## WHAT IS NEEDED
Your task is to reproduce word for word the lines running from the line containing "# Checks and export" to the line containing "obj.matrix_world = world", inclusive. Nothing else belongs in the answer.

___ GIVEN DATA

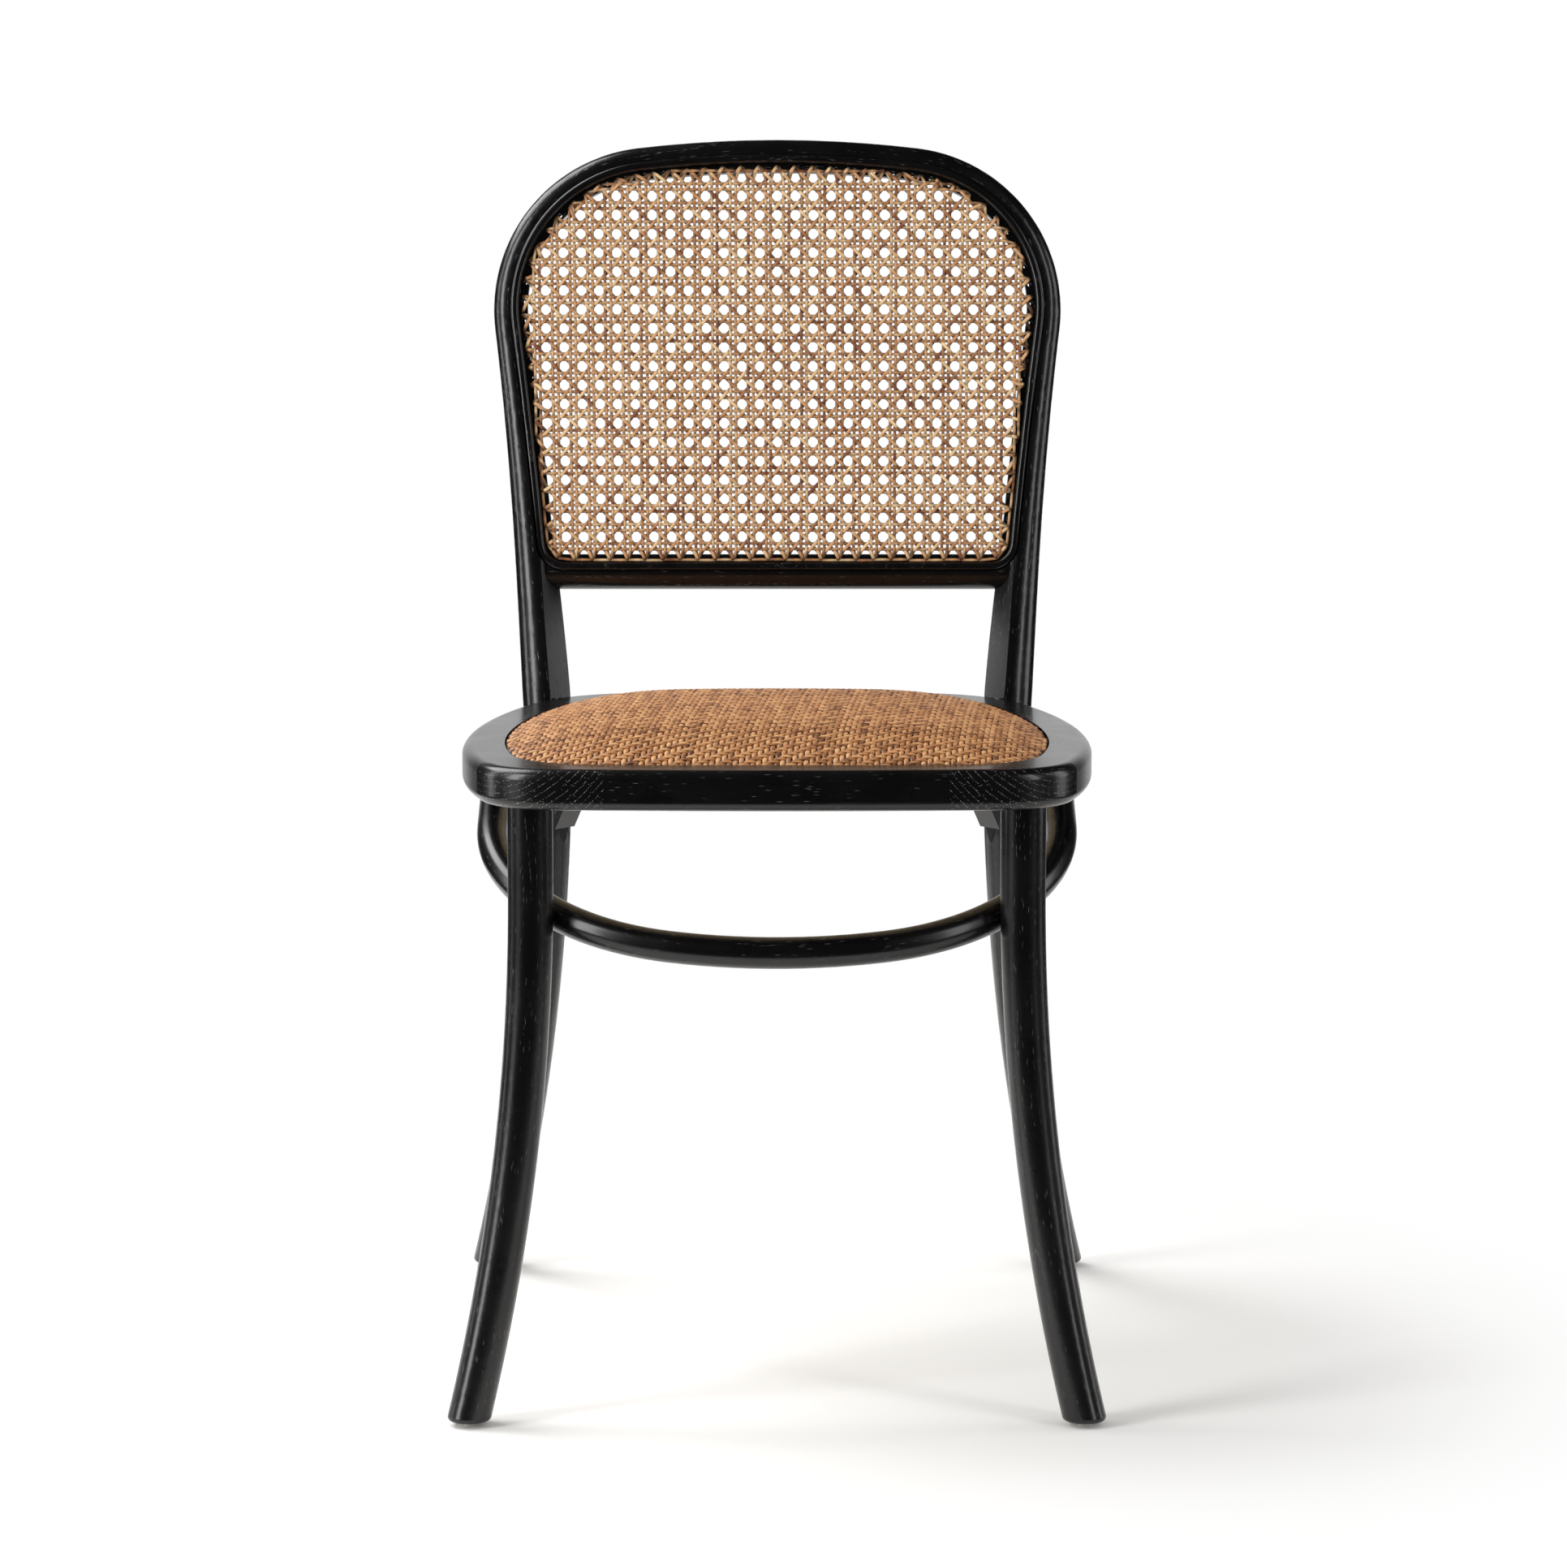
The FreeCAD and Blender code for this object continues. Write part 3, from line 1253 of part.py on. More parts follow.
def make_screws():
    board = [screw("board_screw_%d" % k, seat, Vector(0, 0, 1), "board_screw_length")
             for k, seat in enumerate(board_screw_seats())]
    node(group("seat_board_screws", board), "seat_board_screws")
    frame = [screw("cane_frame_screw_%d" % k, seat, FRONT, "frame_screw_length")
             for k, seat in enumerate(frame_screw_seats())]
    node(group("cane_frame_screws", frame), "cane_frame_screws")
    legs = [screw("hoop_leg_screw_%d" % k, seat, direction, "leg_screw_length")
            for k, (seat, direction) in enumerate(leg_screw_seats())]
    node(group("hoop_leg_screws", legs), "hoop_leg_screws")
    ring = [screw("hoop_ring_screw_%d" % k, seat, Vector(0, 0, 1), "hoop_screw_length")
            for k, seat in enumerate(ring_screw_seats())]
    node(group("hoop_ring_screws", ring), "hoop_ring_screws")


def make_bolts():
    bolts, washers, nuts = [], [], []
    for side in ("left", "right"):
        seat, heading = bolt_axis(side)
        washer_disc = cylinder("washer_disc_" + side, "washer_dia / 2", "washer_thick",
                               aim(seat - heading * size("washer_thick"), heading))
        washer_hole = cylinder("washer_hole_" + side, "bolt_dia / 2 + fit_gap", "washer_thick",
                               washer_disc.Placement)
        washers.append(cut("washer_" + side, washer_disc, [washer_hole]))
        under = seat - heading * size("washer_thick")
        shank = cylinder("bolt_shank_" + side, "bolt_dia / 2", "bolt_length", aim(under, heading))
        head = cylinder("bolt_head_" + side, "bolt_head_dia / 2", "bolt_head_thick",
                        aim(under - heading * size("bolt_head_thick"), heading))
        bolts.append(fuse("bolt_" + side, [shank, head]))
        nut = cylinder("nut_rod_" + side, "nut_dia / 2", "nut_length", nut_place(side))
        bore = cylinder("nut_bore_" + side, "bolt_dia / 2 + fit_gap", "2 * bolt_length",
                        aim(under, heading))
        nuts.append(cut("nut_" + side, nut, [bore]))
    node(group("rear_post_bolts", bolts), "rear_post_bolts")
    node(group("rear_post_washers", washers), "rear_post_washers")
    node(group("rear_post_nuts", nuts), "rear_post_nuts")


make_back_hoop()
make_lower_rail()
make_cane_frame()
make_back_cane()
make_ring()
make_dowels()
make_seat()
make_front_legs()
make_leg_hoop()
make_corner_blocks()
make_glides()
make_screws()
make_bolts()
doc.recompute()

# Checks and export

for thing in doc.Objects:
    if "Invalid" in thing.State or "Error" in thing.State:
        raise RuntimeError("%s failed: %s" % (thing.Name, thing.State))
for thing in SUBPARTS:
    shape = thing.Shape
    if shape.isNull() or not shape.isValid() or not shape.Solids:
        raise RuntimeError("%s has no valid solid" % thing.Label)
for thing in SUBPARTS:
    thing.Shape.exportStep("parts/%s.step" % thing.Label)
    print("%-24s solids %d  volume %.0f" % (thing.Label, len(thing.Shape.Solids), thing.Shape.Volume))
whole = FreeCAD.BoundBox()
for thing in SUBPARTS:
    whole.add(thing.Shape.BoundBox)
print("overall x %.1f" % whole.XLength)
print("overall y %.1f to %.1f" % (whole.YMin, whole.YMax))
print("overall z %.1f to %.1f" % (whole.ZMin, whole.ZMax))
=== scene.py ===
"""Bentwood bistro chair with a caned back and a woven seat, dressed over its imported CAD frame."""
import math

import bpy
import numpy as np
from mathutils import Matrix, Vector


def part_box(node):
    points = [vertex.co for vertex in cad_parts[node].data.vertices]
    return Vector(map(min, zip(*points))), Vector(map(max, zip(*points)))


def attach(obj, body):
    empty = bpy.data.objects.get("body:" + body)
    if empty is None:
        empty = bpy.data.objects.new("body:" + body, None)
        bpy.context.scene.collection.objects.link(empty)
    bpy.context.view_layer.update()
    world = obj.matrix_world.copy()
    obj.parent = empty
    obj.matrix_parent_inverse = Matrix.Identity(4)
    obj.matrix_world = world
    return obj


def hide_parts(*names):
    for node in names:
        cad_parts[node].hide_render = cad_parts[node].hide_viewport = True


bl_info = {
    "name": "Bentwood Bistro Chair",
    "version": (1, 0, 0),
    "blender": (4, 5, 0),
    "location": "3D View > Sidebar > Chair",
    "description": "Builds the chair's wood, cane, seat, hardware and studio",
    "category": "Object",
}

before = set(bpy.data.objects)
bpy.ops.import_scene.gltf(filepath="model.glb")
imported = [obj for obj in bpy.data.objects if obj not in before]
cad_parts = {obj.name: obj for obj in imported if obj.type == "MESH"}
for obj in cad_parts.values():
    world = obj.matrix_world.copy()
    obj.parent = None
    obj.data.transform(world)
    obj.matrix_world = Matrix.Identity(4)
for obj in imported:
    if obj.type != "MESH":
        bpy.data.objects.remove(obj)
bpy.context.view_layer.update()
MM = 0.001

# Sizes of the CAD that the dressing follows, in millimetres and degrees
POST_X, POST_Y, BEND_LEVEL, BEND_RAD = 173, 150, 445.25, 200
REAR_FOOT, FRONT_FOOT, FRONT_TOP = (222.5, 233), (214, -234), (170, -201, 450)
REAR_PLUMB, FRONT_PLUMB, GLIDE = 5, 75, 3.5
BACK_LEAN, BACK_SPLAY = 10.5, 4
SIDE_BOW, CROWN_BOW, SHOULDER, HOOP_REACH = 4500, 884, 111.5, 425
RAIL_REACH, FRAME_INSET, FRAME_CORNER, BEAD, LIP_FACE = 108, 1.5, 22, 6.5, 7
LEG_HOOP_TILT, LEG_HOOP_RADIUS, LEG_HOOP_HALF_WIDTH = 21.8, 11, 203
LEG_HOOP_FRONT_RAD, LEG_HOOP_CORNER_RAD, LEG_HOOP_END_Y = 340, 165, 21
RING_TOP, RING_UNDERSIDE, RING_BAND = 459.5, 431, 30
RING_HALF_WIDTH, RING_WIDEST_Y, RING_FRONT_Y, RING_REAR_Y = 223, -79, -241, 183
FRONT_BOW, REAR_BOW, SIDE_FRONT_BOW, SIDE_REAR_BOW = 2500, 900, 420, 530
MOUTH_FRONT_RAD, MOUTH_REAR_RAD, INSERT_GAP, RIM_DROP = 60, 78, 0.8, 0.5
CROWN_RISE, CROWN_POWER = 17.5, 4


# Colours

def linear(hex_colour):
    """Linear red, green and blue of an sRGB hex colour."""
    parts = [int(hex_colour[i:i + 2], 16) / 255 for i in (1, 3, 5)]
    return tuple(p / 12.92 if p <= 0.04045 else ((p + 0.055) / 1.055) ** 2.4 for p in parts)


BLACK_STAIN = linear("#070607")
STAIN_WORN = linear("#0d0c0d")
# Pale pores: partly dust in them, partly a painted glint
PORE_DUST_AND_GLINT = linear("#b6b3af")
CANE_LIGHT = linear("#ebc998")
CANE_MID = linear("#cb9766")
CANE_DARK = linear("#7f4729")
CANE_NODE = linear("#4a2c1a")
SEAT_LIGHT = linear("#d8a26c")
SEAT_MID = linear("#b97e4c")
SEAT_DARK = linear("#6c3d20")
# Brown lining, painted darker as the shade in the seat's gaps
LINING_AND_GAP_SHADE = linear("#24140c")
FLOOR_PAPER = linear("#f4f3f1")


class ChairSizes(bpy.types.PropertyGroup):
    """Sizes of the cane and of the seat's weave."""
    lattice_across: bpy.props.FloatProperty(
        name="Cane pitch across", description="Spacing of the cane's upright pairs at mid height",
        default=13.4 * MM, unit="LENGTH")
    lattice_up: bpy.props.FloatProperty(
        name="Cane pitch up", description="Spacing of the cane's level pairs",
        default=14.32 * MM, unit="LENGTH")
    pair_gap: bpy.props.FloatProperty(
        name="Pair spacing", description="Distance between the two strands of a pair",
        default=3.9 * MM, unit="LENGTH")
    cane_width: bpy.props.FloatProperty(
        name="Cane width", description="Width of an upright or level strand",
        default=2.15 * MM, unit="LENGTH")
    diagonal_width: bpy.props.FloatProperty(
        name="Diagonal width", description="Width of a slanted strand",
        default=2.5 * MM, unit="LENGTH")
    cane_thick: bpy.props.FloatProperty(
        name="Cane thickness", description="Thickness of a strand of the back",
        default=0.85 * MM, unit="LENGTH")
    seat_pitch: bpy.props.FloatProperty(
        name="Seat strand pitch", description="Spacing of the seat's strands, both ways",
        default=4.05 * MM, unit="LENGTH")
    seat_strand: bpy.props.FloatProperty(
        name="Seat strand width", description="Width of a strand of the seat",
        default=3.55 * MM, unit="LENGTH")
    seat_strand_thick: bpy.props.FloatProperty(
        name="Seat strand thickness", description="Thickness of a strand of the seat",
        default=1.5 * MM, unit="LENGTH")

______

## OUTPUT OF THE TASK
# Checks and export

for thing in doc.Objects:
    if "Invalid" in thing.State or "Error" in thing.State:
        raise RuntimeError("%s failed: %s" % (thing.Name, thing.State))
for thing in SUBPARTS:
    shape = thing.Shape
    if shape.isNull() or not shape.isValid() or not shape.Solids:
        raise RuntimeError("%s has no valid solid" % thing.Label)
for thing in SUBPARTS:
    thing.Shape.exportStep("parts/%s.step" % thing.Label)
    print("%-24s solids %d  volume %.0f" % (thing.Label, len(thing.Shape.Solids), thing.Shape.Volume))
whole = FreeCAD.BoundBox()
for thing in SUBPARTS:
    whole.add(thing.Shape.BoundBox)
print("overall x %.1f" % whole.XLength)
print("overall y %.1f to %.1f" % (whole.YMin, whole.YMax))
print("overall z %.1f to %.1f" % (whole.ZMin, whole.ZMax))
=== scene.py ===
"""Bentwood bistro chair with a caned back and a woven seat, dressed over its imported CAD frame."""
import math

import bpy
import numpy as np
from mathutils import Matrix, Vector


def part_box(node):
    points = [vertex.co for vertex in cad_parts[node].data.vertices]
    return Vector(map(min, zip(*points))), Vector(map(max, zip(*points)))


def attach(obj, body):
    empty = bpy.data.objects.get("body:" + body)
    if empty is None:
        empty = bpy.data.objects.new("body:" + body, None)
        bpy.context.scene.collection.objects.link(empty)
    bpy.context.view_layer.update()
    world = obj.matrix_world.copy()
    obj.parent = empty
    obj.matrix_parent_inverse = Matrix.Identity(4)
    obj.matrix_world = world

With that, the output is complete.